7. Further, and more importantly, the primary issue on the appeal to the Full Court was whether the primary judge had been in error in refusing to vacate or rescind the orders of 29 December 1989 appointing receivers. Those orders had been made ex parte and without any undertaking as to damages being proffered or required. It is clear that they should not have been made in those circumstances. The orders should have been rescinded or vacated when the matter came again before the learned primary judge, in the continued absence of any proffered undertaking as to damages even at that stage.

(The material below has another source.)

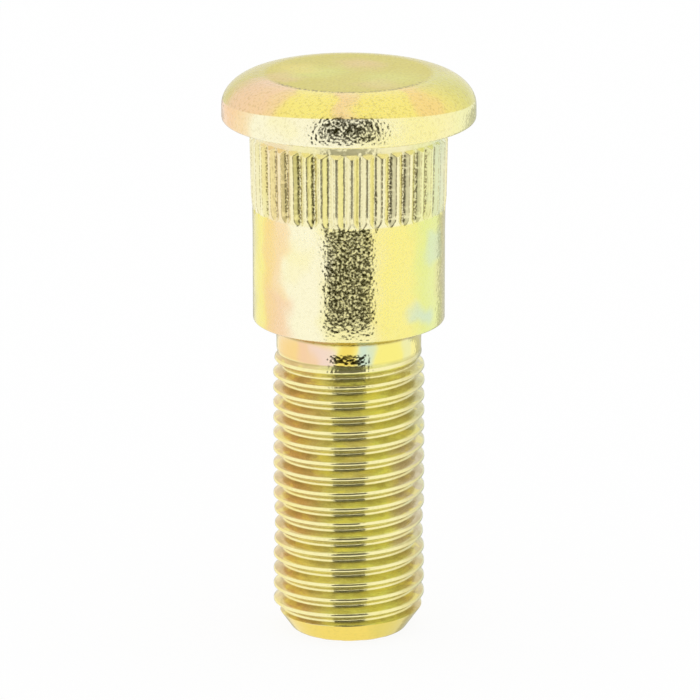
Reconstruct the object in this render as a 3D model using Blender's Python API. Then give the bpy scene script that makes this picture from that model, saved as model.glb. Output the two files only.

8. The damage to be apprehended by the making of an order for the appointment of a receiver and manager is not so much that the receiver and manager may so exercise his powers as to occasion loss in the business to which he has been appointed. It consists of the consequences flowing from the fact of appointment and of the defendant's loss of "its title to control its assets and affairs" (the phrase of Viscount Haldane LC. in Parsons v. Sovereign Bank of Canada (1913) AC 160 at p 167).
9. Where damage of those kinds is to be apprehended as flowing from the appointment of a receiver by interlocutory order, consideration must be given to requiring, from the party seeking the order, at least some appropriate undertaking as to damages in the event that the appointment is ultimately shown to be unjustified.
10. In the present case, where the judge at first instance was prepared to appoint receivers and managers over the whole of the assets and undertakings of the respondent companies on the application of unsecured creditors, it was clear that some such undertaking was an essential condition to the making or the continuation of an order.
11. In the result the application for special leave to appeal is refused.
ORDER
Application for special leave to appeal refused.Order that the applicants pay the respondents' costs of the application except the costs of the affidavit filed by the respondents.